The Chairperson thanked Mr Mthenjane for his inputs. The Committee is expected to come up with proposals in response to the problems presented, especially on budget, affordability, and legalities of the merging entities in line with the organizational structure. She invited the Deputy Minister to respond.

Deputy Minister Capa said she believes this is not the platform for restructuring government. It is rather a platform to conduct oversight. When the Annual Performance Plan (APP) is presented tomorrow, the details will be reported and discussed. How are going to deal with the fact that the budget is not enough, given what we currently have? It would be unfortunate to talk about the APP today which will only be presented in tomorrow’s meeting. Tomorrow the collective can decide if DSBD is on track and better understand the work being done. We need to amend the Act, not violate the Act. A way forward has been proposed but has not been properly implemented.

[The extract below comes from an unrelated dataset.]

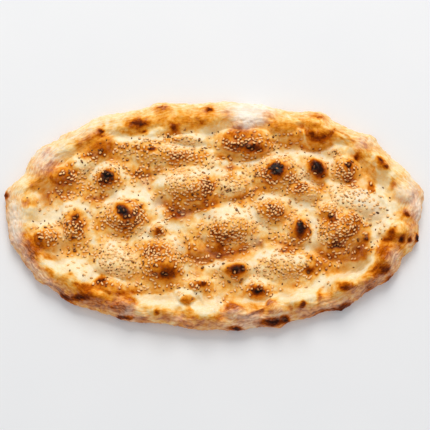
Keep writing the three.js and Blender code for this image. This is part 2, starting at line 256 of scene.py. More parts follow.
def ribbons(x, y, rows):
    """Soft-edged ribbons along bent lines."""
    total = np.zeros_like(x)
    for half_width, amount, *line in rows:
        away = np.full_like(x, 1e6)
        for (ax, ay), (bx, by) in zip(line, line[1:]):
            along = ((x - ax) * (bx - ax) + (y - ay) * (by - ay)) / ((bx - ax) ** 2 + (by - ay) ** 2)
            share = np.clip(along, 0, 1)
            away = np.minimum(away, np.hypot(x - ax - share * (bx - ax), y - ay - share * (by - ay)))
        total = np.maximum(total, amount * np.exp(-(away / half_width) ** 2))
    return total


def rise_over_floor(x, y):
    width = RIM_WIDTH + bumps(RIM_BROADENINGS, np.degrees(direction(x, y)))
    down = smoothstep(from_edge(x, y), RIM_CREST_SHARE * width, width)
    total = ((RIM_HEIGHT - FLOOR_HEIGHT) * (1 - down)) ** MELT
    for row in PILLOWS:
        total += pillow_rise(x, y, row, PILLOW_PUFF) ** MELT
    for row in LIPS:
        total += pillow_rise(x, y, row, LIP_PUFF) ** MELT
    rise = total ** (1 / MELT)
    for middle_x, middle_y, half_length, half_width, depth in HOLLOWS:
        r = np.hypot((x - middle_x) / half_length, (y - middle_y) / half_width)
        rise -= depth * np.exp(-r ** 2)
    return rise - ribbons(x, y, CREASES) + ribbons(x, y, RIDGES)


def crust_height(x, y):
    low = edge_height(direction(x, y))
    curve = 1 - (1 - np.minimum(1, from_edge(x, y) / EDGE_ROUNDING)) ** 2
    return low + (FLOOR_HEIGHT + rise_over_floor(x, y) - low) * curve ** SIDE_POWER


def places(piece):
    flat = np.empty(3 * len(piece.data.vertices))
    piece.data.vertices.foreach_get("co", flat)
    return flat.reshape(-1, 3) / MM


def set_places(piece, points):
    piece.data.vertices.foreach_set("co", (points * MM).ravel())
    piece.data.update()


CELLS_LONG = 380
CELLS_ACROSS = 206
EASING = 0.35  # share by which the cells shrink towards the edge
UNDERSIDE_RINGS = ((0.4, 0.75), (1.4, 0.42), (3, 0.18), (6.5, 0))  # inset, share of edge height

bpy.ops.mesh.primitive_grid_add(x_subdivisions=CELLS_LONG, y_subdivisions=CELLS_ACROSS, size=2)
bread = bpy.context.object
bread.name = "bread"

# The square grid is laid over the oval, with finer cells near the edge.
square = places(bread) * MM
u = (1 - EASING) * square[:, 0] + EASING * np.sin(square[:, 0] * math.pi / 2)
v = (1 - EASING) * square[:, 1] + EASING * np.sin(square[:, 1] * math.pi / 2)
across_u, across_v = u * np.sqrt(1 - v * v / 2), v * np.sqrt(1 - u * u / 2)
share = np.minimum(1, np.hypot(across_u, across_v))
edge_x, edge_y = outline(np.arctan2(across_v, across_u))
x, y = edge_x * share, edge_y * share
set_places(bread, np.stack([x, y, crust_height(x, y)], axis=1))

# The underside curves in from the outline to the flat it rests on.
bpy.ops.object.mode_set(mode="EDIT")
bpy.ops.mesh.select_mode(type="EDGE")
bpy.ops.mesh.select_all(action="DESELECT")
bpy.ops.mesh.select_non_manifold()
for inset, height_share in UNDERSIDE_RINGS:
    bpy.ops.mesh.extrude_edges_indiv()
    bpy.ops.object.mode_set(mode="OBJECT")
    points = places(bread)
    chosen = np.empty(len(points), dtype=bool)
    bread.data.vertices.foreach_get("select", chosen)
    angle = direction(points[chosen, 0], points[chosen, 1])
    edge_x, edge_y = outline(angle)
    shrink = 1 - inset / np.hypot(edge_x, edge_y)
    points[chosen] = np.stack([edge_x * shrink, edge_y * shrink, edge_height(angle) * height_share], axis=1)
    set_places(bread, points)
    bpy.ops.object.mode_set(mode="EDIT")
bpy.ops.mesh.edge_face_add()
bpy.ops.mesh.select_all(action="SELECT")
bpy.ops.mesh.normals_make_consistent(inside=False)
bpy.ops.object.mode_set(mode="OBJECT")
bpy.ops.object.shade_smooth()

slopes = np.random.default_rng(5).standard_normal((4096, 3))
slopes /= np.linalg.norm(slopes, axis=1, keepdims=True)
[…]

Mr Kruger thanked the Deputy Minister for her response. However, she only responded to one member of the Committee. He requested her response to his follow-up question. For 24 months we had an acting DG. Now it seems we are going to have to operate with a shared Minister or have no minister for another long period. He asked if she thinks it is fair for business communities, small businesses and those looking for employment to wait another long time. Is this progressive? How much longer can this situation carry on? Is this sustainable?

Deputy Minister Ms Capa responded that there were no Director General present in this meeting today. Covid disrupted the process of shortlisting and verification. No meeting was able to take place. The Minister sets the guidelines, but she is not the actual implementer. The Minister knows business and she knows this Department. The Department will achieve its goals with the present capacity at hand and will not haphazardly be shifted. The work required by DSBD will duly be done by this Department.

Closing remarks
The Chairperson said the purpose of the meeting was to get a better sense of what is happening with the organogram. It is a complicated matter for the Portfolio Committee. This briefing indicated the urgency for the two Ministers to convene and meet. They must propose a time frame and report back to the Committee on progress and updated developments. We cannot move forward without the blessing of Treasury in consultation with the Ministers. There are two issues that need to be addressed. Firstly, the approval of the organogram and secondly, the merging of the two entities. The Committee needs to be diligent in deciding upon which option will better assist in moving forward.

Issues of affordability are critical. Our interest is to see the Department running smoothly and the two entities collaborating soundly to fulfil the President’s job creation mandate. The presentation, comments and frustration expressed by Members show the existence of many grey areas. This indeed has a negative impact on oversight. Tomorrow’s meeting should provide more clarity and we will take it from there. There is a need to provide leadership as a collective on this matter. She is happy with what DSBD presented. It shows a true reflection of what is happening. She noted appreciation for the appointment of the DG. She believes things will begin to move forward but only with stronger administration and improved implementation strategies. The Chairperson thanked all for being honest about the current situation.

The Deputy Minister interjected and stressed that the Ministers have met and have given direction.

The Chairperson replied that she was aware of that.

The Committee programme for the second term of 2021 and  the minutes of 10 and 17 March 2021 were adopted before the meeting adjourned.